[Collected data]
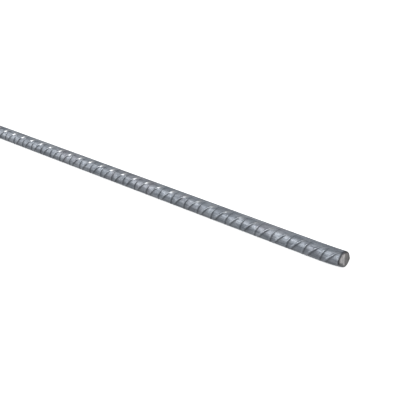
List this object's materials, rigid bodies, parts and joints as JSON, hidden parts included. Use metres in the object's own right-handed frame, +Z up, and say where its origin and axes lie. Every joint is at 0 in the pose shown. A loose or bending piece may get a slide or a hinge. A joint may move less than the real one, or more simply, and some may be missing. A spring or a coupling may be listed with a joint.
{
  "type": "ribbed reinforcing bar",
  "caption": "Straight ribbed steel reinforcing bar with sheared ends, lying on its side, for casting into concrete.",
  "frame": {"origin": "on the surface that the bar lies on, under the middle of its length and under its axis", "axes": "+X along the bar towards the near cut end, +Z up, +Y to the side"},
  "size_m": [1, 0.012, 0.012],
  "materials": {
    "rolled_steel": "blue-grey mill scale, worn brighter on the ribs, bare grey steel on the sheared ends"
  },
  "bodies": {
    "root": {"ribbed_bar": "rolled_steel"}
  },
  "joints": []
}
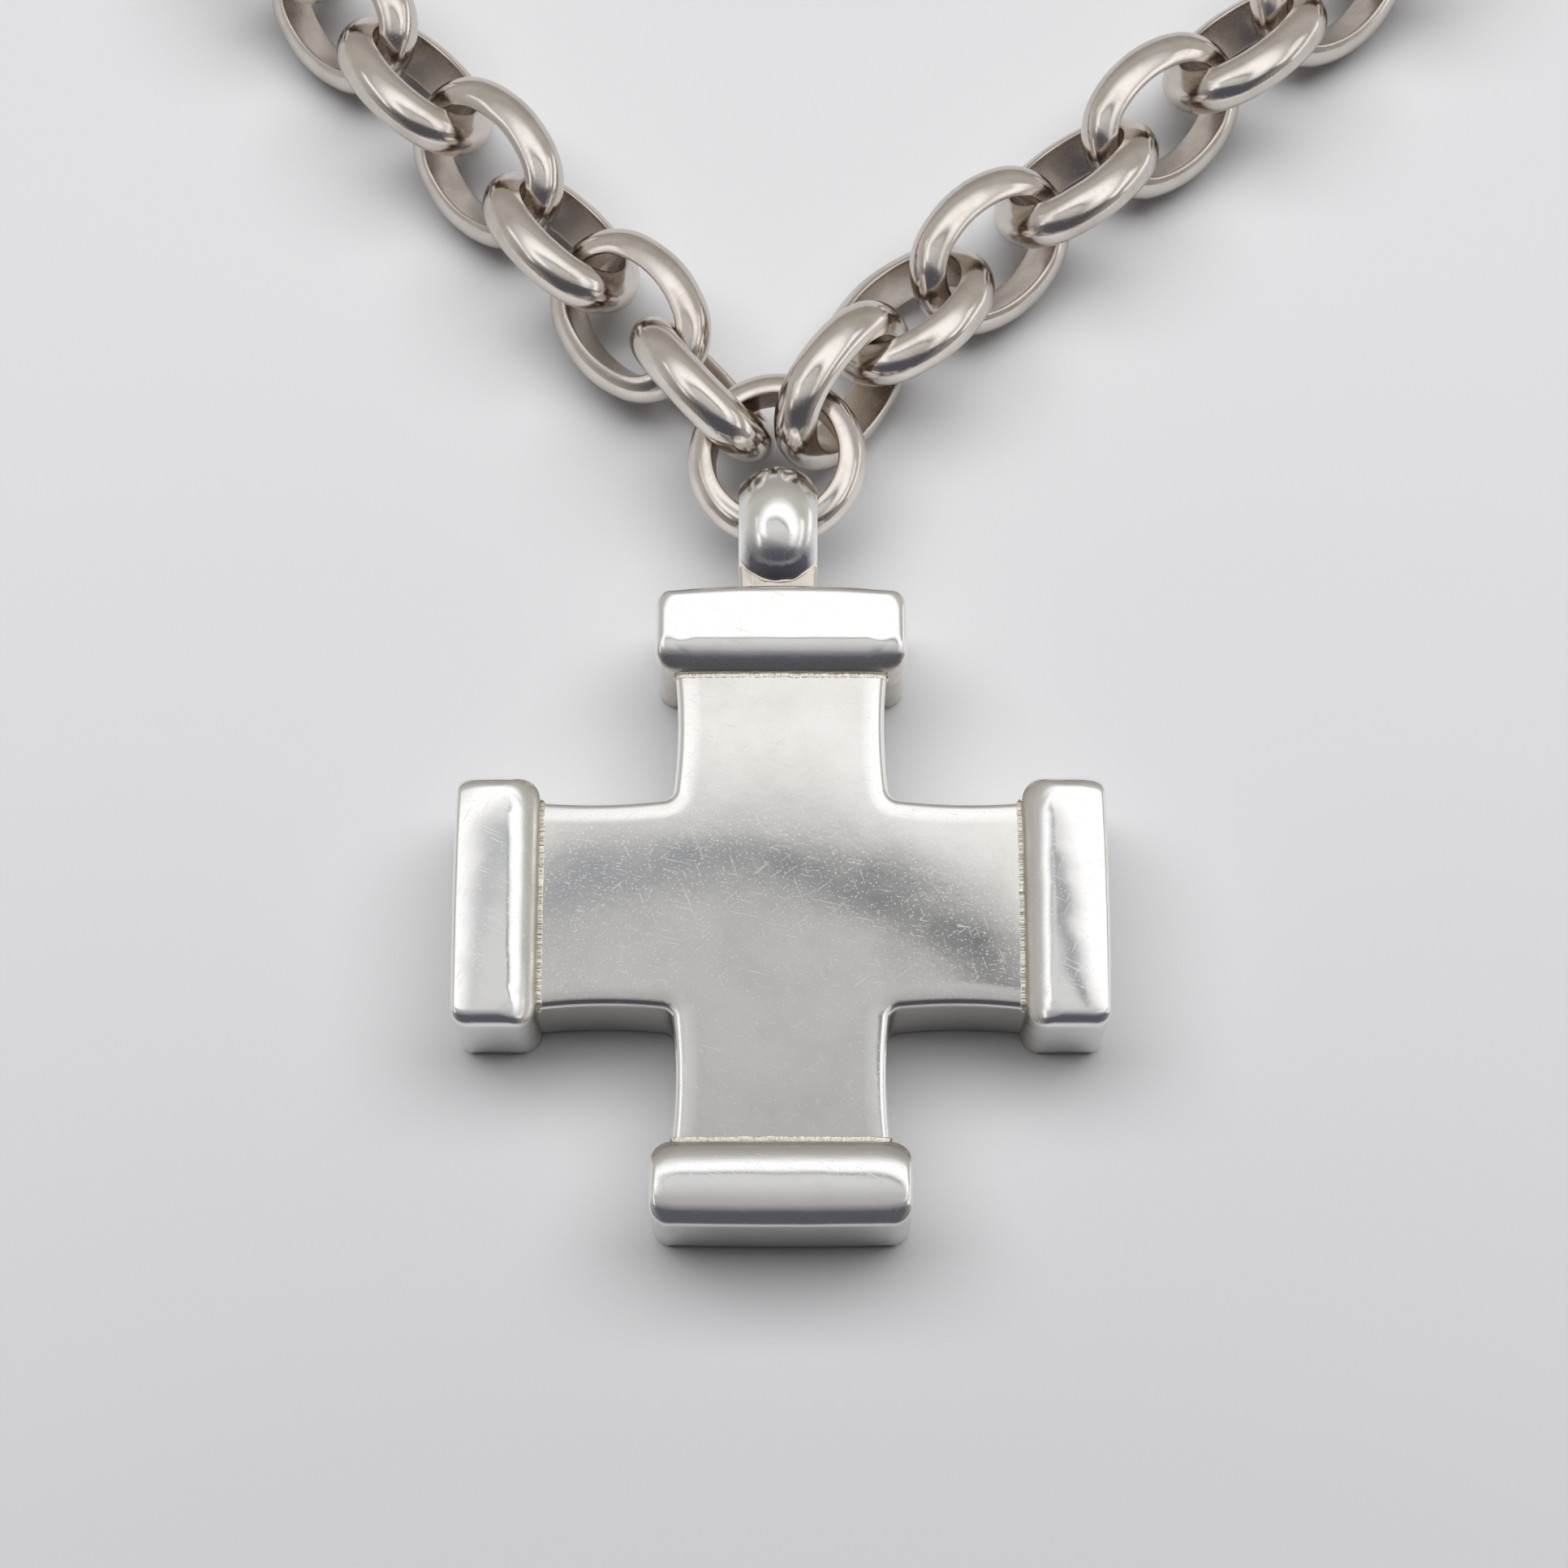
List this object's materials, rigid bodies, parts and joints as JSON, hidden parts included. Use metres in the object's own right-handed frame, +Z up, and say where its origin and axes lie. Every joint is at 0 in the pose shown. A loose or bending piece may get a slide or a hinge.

(Description of the task):
Print the records above exactly as they appear.

(Complete response):
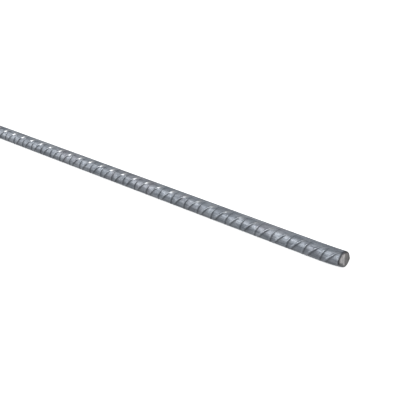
List this object's materials, rigid bodies, parts and joints as JSON, hidden parts included. Use metres in the object's own right-handed frame, +Z up, and say where its origin and axes lie. Every joint is at 0 in the pose shown. A loose or bending piece may get a slide or a hinge. A joint may move less than the real one, or more simply, and some may be missing. A spring or a coupling may be listed with a joint.
{
  "type": "ribbed reinforcing bar",
  "caption": "Straight ribbed steel reinforcing bar with sheared ends, lying on its side, for casting into concrete.",
  "frame": {"origin": "on the surface that the bar lies on, under the middle of its length and under its axis", "axes": "+X along the bar towards the near cut end, +Z up, +Y to the side"},
  "size_m": [1, 0.012, 0.012],
  "materials": {
    "rolled_steel": "blue-grey mill scale, worn brighter on the ribs, bare grey steel on the sheared ends"
  },
  "bodies": {
    "root": {"ribbed_bar": "rolled_steel"}
  },
  "joints": []
}
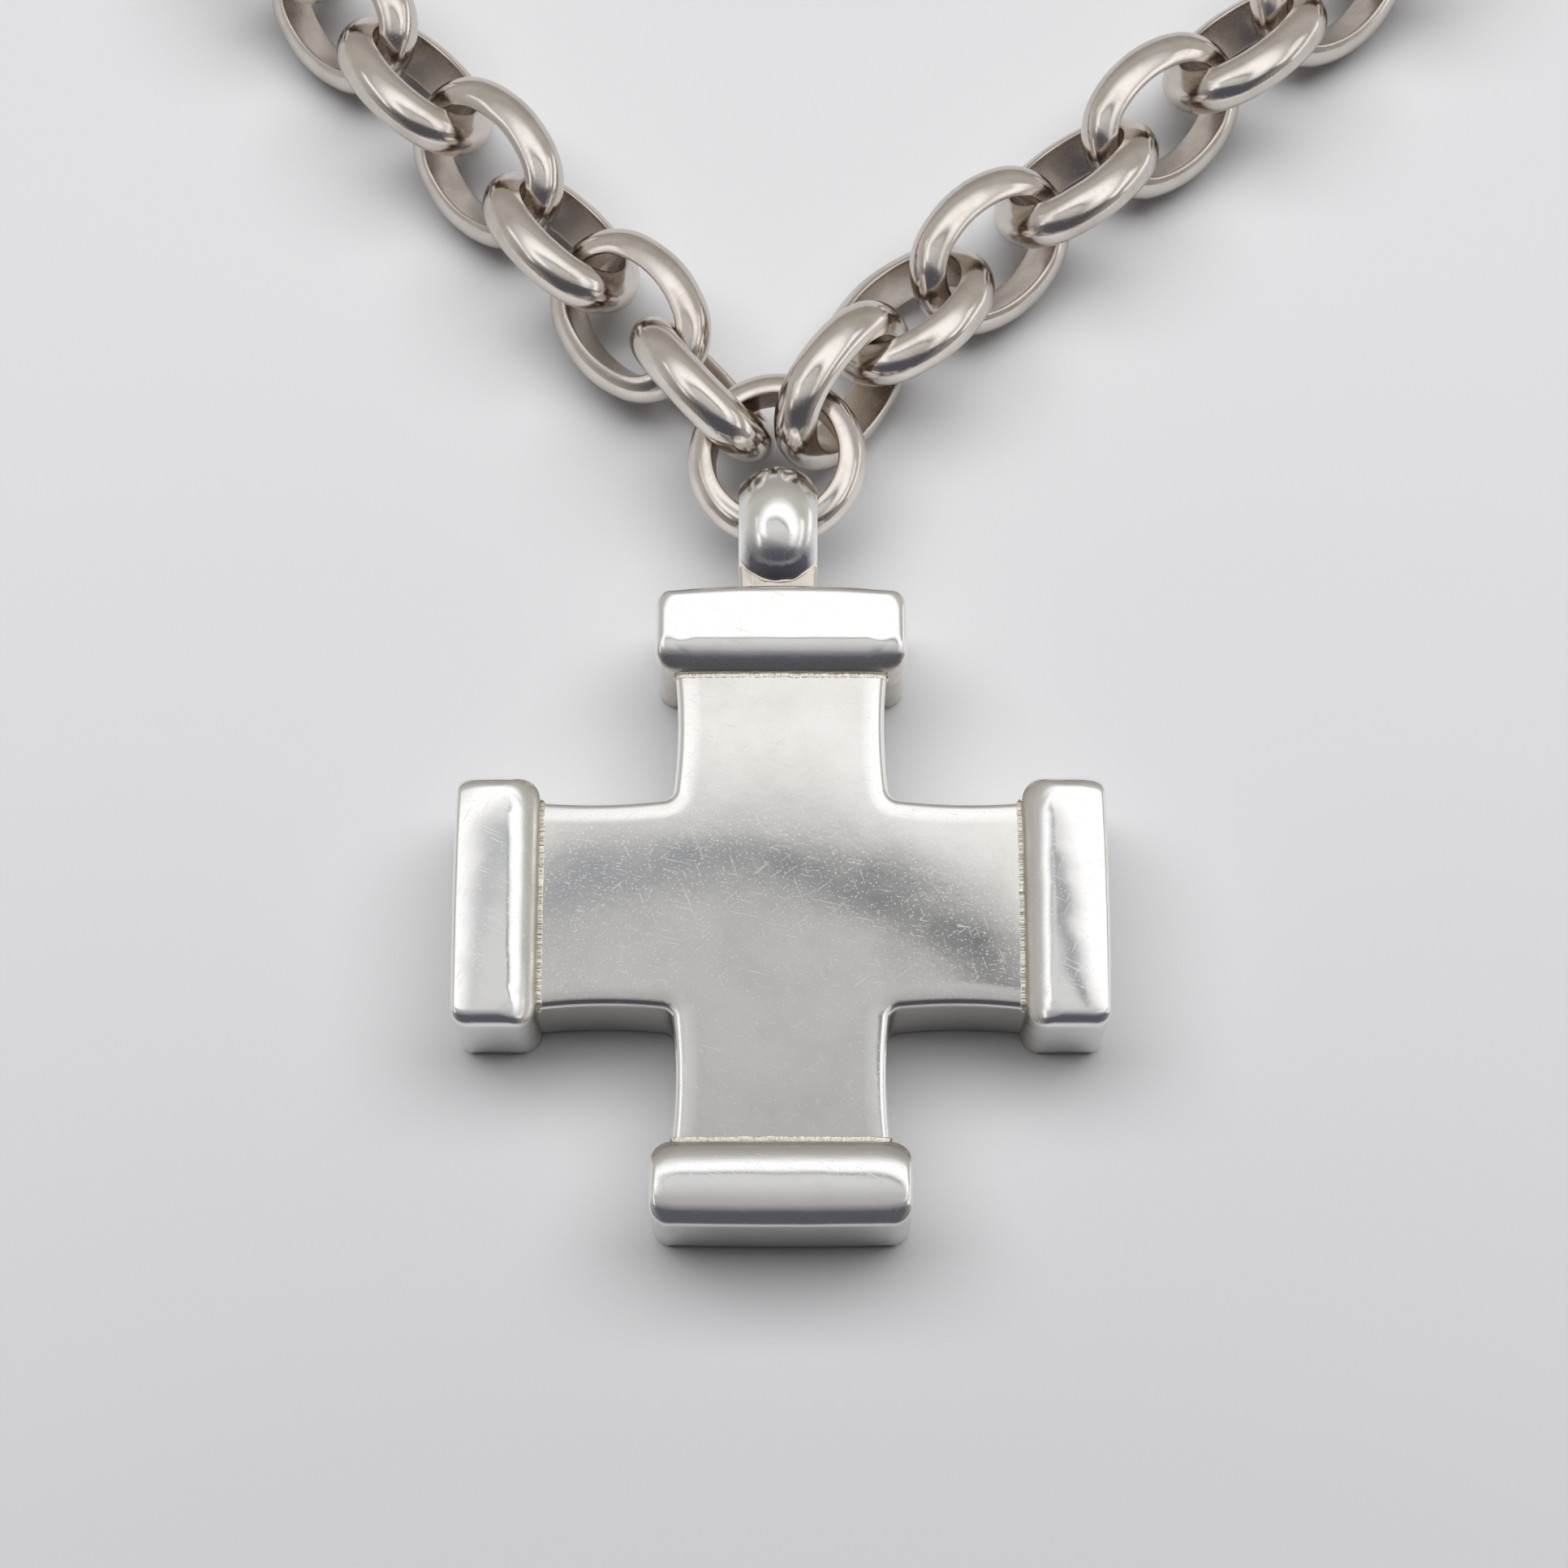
List this object's materials, rigid bodies, parts and joints as JSON, hidden parts included. Use metres in the object's own right-handed frame, +Z up, and say where its origin and axes lie. Every joint is at 0 in the pose shown. A loose or bending piece may get a slide or a hinge.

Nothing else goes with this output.